(Modeling code records)
########
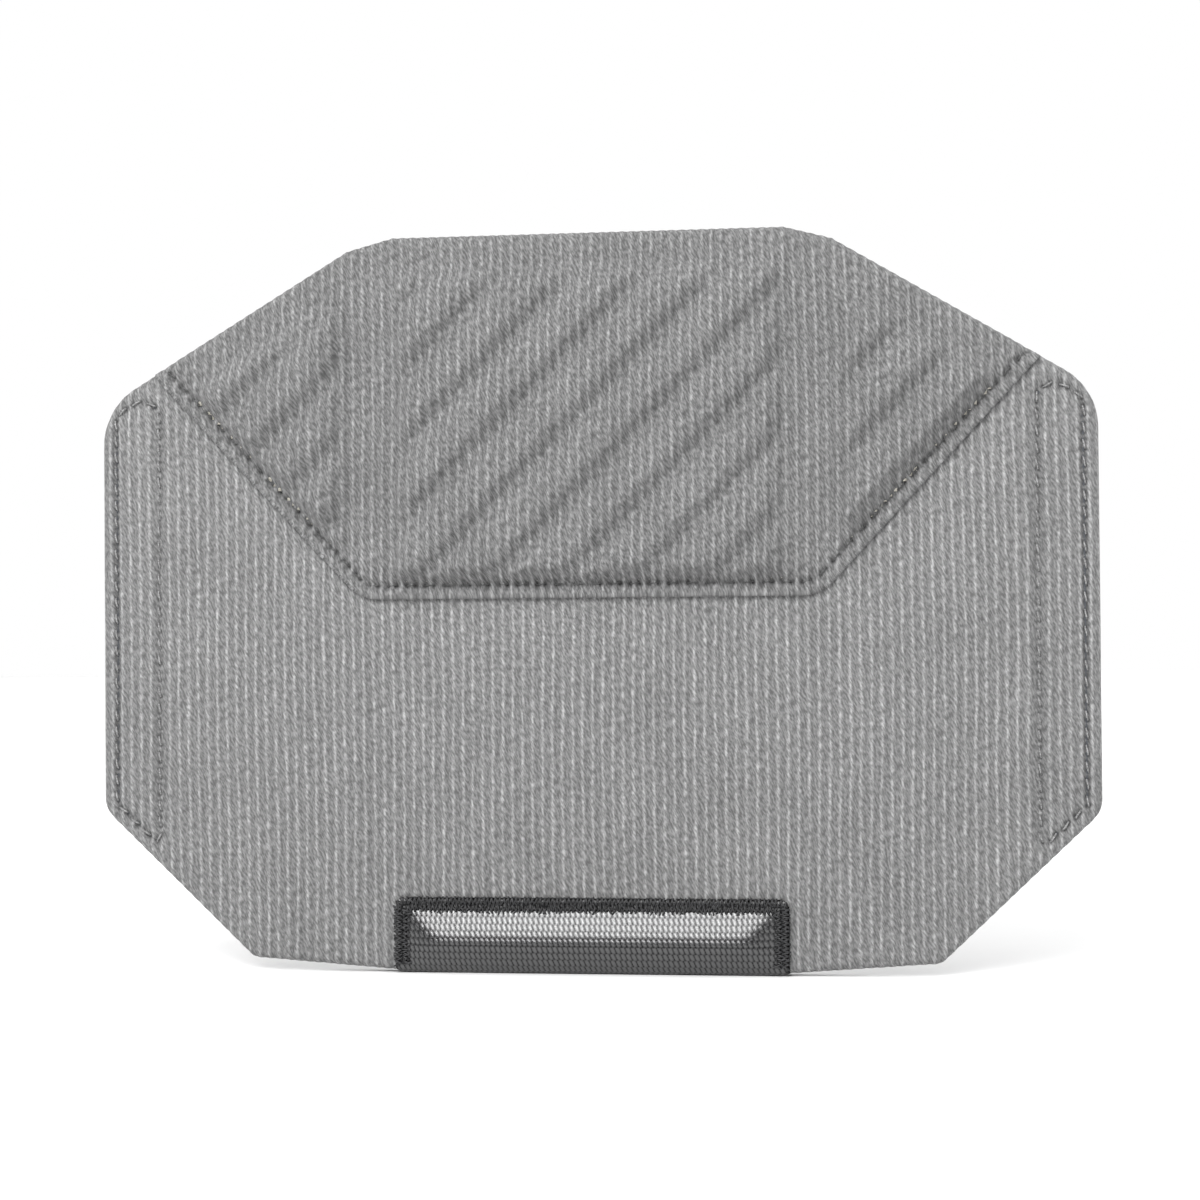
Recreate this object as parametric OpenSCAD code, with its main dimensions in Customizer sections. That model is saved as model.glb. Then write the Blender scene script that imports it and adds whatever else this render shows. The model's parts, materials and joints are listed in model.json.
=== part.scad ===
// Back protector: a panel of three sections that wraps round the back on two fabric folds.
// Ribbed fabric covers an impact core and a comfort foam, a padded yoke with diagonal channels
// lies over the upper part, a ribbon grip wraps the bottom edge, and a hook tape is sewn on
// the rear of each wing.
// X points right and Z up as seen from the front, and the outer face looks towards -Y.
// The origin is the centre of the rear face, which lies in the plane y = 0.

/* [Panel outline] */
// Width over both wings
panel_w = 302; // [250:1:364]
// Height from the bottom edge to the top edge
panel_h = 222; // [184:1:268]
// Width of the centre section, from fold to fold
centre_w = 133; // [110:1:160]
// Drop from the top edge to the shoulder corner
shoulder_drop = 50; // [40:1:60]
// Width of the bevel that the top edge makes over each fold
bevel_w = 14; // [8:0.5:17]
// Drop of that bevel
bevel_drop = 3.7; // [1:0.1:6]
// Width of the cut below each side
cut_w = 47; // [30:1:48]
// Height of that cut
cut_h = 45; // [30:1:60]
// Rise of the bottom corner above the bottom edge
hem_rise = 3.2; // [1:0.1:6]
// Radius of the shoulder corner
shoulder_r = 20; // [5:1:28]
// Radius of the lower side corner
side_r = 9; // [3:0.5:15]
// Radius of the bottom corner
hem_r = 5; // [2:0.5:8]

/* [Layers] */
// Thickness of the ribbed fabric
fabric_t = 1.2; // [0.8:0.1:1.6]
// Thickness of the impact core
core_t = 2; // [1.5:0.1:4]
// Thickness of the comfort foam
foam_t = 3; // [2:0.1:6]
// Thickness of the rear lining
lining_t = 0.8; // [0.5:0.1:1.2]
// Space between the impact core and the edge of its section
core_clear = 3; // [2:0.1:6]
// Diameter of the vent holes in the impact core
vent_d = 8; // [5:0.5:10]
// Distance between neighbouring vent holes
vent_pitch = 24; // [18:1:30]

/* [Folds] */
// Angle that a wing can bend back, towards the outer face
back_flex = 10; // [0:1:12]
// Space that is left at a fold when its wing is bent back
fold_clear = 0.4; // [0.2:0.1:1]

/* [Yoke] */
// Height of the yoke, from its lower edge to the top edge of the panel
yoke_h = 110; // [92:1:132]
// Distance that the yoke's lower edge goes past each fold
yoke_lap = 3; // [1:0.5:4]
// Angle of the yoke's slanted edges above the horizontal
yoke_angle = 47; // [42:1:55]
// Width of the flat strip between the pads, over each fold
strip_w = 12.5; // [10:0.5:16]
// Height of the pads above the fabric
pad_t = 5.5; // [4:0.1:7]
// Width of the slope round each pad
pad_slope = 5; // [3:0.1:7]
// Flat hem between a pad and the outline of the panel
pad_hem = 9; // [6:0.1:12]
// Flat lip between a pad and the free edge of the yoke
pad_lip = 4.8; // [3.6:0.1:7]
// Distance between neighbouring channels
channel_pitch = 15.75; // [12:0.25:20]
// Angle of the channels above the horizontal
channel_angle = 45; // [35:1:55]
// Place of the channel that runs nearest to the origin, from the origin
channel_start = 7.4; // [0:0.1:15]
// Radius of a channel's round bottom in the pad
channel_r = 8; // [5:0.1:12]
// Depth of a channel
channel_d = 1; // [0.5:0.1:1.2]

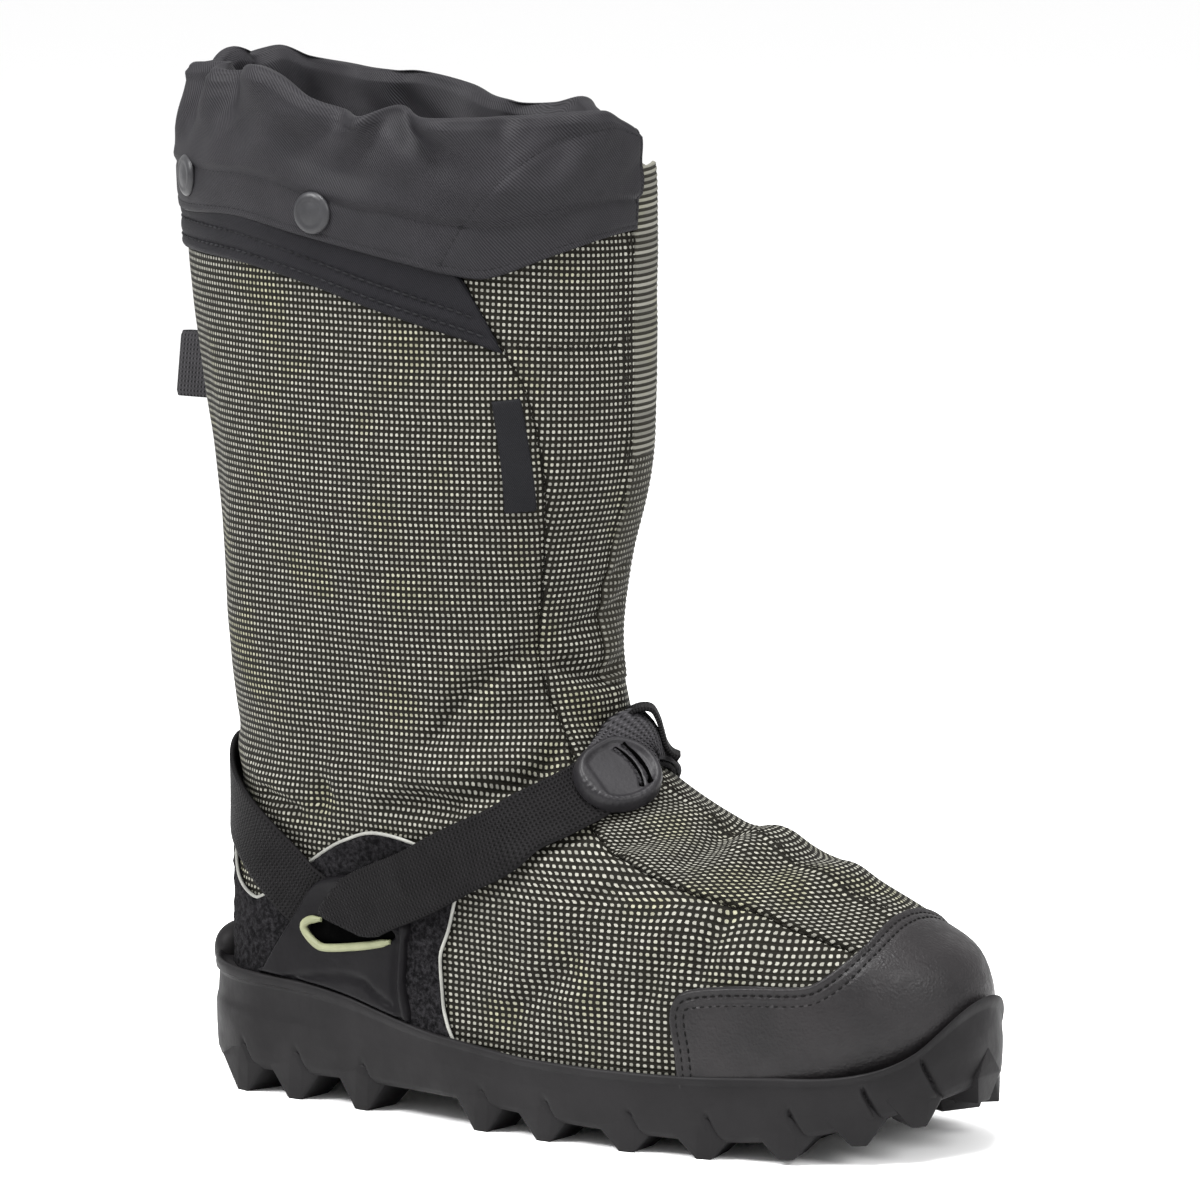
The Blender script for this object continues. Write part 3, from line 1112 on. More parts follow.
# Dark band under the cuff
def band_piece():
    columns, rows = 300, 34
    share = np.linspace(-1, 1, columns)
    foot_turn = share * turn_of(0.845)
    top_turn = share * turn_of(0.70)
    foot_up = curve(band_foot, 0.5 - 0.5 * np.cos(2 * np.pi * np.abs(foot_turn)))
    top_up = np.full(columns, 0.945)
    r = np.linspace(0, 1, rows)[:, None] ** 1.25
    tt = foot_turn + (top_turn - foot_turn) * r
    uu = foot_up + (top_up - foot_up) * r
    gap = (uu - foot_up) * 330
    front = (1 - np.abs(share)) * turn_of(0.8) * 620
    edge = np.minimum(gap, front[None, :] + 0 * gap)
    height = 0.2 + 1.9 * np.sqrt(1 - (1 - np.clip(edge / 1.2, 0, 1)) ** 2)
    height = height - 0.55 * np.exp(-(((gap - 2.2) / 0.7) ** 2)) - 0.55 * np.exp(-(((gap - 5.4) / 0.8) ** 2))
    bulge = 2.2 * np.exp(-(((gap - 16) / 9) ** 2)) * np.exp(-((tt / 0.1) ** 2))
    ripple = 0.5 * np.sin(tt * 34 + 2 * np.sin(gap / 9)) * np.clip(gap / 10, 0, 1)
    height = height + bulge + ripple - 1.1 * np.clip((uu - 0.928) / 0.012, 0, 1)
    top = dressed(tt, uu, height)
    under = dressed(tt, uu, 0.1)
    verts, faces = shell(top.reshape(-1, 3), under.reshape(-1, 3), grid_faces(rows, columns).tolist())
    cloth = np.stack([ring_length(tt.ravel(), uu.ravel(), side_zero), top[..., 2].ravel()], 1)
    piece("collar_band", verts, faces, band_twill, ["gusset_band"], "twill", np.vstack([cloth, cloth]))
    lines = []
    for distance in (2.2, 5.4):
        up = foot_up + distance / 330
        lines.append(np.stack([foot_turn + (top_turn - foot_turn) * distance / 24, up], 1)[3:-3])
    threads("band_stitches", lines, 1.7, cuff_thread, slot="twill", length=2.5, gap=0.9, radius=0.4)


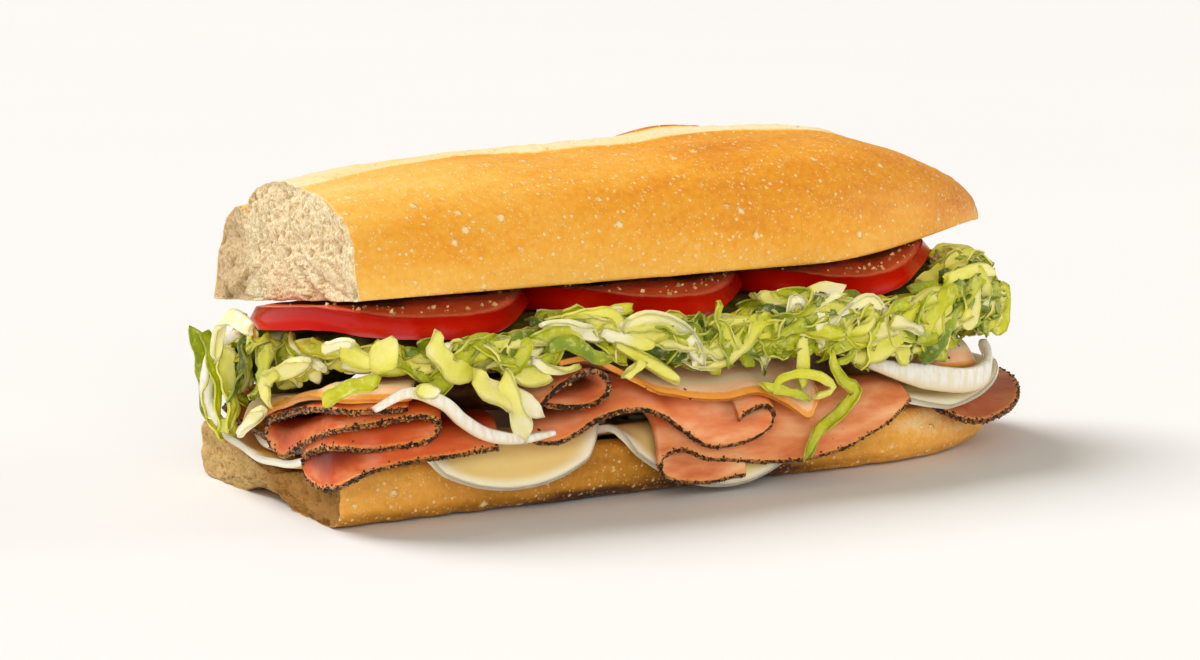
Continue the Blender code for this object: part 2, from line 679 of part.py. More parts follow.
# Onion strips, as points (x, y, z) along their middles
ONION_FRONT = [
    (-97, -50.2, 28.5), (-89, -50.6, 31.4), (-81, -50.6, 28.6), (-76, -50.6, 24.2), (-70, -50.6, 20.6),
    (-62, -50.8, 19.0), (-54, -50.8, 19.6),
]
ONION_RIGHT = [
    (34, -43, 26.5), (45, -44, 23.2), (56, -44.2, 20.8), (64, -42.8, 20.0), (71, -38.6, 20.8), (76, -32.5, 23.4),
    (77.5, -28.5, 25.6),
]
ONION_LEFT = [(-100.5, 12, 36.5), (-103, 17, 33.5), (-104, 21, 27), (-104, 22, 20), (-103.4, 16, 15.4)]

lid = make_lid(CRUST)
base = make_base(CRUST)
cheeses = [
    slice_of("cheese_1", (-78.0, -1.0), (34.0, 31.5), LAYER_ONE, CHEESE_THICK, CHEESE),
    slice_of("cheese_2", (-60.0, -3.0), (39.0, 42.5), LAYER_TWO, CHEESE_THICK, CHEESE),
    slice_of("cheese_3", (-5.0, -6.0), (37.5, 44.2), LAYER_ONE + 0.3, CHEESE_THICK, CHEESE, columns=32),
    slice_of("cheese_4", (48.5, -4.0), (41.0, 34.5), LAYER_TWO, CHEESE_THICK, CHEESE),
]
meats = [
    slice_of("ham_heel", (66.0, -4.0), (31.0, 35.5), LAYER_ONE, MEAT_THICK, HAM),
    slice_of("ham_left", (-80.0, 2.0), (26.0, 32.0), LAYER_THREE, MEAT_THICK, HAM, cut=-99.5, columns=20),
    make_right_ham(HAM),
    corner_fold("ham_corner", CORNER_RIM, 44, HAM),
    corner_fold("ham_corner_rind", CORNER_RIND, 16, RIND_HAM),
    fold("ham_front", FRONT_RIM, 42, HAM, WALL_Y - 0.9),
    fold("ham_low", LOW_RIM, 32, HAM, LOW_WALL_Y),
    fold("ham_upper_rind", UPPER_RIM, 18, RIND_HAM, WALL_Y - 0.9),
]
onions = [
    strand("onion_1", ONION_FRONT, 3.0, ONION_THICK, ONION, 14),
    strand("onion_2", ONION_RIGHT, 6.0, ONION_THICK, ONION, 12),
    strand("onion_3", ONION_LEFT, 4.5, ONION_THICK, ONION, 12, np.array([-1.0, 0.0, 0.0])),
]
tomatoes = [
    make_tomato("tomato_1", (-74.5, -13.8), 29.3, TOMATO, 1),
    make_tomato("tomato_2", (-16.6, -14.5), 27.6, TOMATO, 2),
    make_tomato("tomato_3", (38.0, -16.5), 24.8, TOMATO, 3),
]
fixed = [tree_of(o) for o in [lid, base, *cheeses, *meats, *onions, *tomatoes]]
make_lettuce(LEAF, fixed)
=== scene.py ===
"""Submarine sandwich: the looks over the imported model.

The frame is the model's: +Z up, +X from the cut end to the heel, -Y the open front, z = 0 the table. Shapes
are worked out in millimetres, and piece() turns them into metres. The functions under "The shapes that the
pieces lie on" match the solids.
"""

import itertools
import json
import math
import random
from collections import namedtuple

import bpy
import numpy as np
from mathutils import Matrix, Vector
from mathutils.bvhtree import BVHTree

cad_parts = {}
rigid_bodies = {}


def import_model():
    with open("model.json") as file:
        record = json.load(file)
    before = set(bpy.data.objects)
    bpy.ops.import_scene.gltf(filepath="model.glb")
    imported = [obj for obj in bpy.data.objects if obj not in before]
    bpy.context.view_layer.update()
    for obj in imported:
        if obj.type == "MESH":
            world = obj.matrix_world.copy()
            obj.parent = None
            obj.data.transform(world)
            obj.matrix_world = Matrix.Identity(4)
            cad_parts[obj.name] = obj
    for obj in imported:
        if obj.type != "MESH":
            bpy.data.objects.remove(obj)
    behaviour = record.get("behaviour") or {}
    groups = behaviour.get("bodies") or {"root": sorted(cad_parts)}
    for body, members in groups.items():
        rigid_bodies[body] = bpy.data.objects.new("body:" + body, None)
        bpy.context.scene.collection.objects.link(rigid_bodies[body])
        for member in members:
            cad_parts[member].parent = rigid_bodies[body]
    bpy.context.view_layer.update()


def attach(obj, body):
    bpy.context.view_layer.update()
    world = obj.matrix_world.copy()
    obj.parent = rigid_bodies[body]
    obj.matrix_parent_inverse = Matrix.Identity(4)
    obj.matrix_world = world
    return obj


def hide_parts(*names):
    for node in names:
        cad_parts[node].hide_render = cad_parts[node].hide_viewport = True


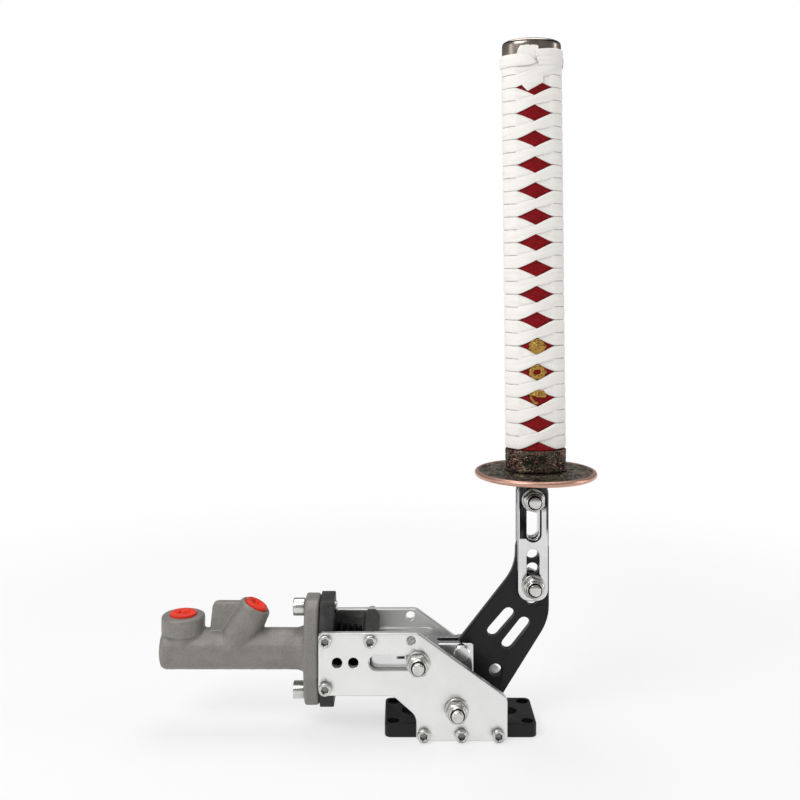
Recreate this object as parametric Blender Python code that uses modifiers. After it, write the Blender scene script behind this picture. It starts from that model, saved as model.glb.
########
What needs to be done:
Print exactly, and only, the lines beginning at the top of the listing and ending at the line with "plane y = 0.".

Finished exercise:
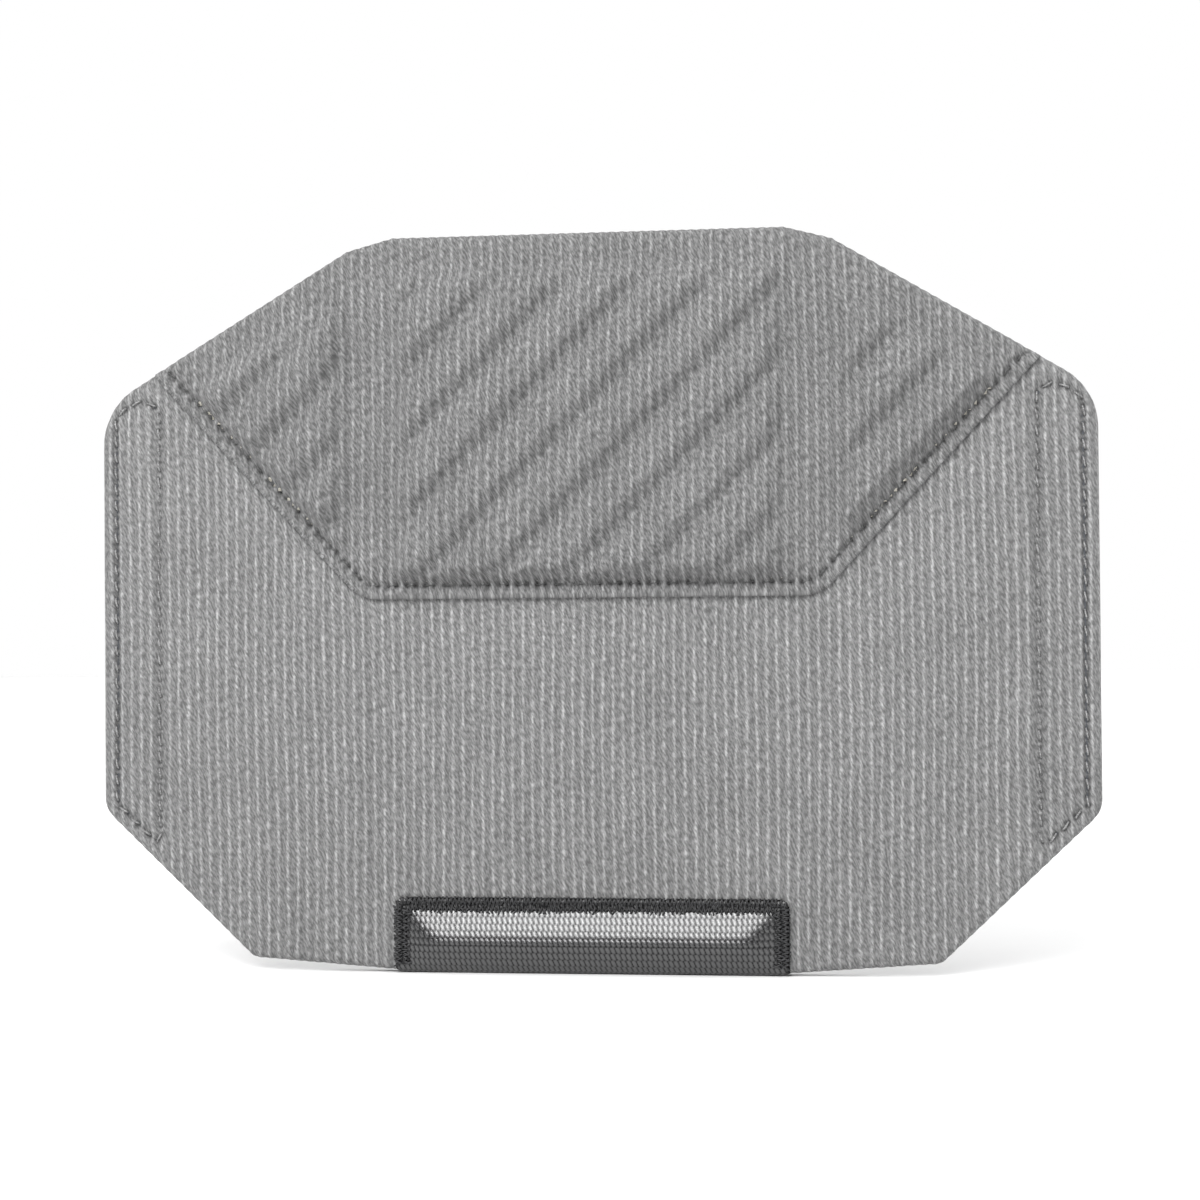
Recreate this object as parametric OpenSCAD code, with its main dimensions in Customizer sections. That model is saved as model.glb. Then write the Blender scene script that imports it and adds whatever else this render shows. The model's parts, materials and joints are listed in model.json.
=== part.scad ===
// Back protector: a panel of three sections that wraps round the back on two fabric folds.
// Ribbed fabric covers an impact core and a comfort foam, a padded yoke with diagonal channels
// lies over the upper part, a ribbon grip wraps the bottom edge, and a hook tape is sewn on
// the rear of each wing.
// X points right and Z up as seen from the front, and the outer face looks towards -Y.
// The origin is the centre of the rear face, which lies in the plane y = 0.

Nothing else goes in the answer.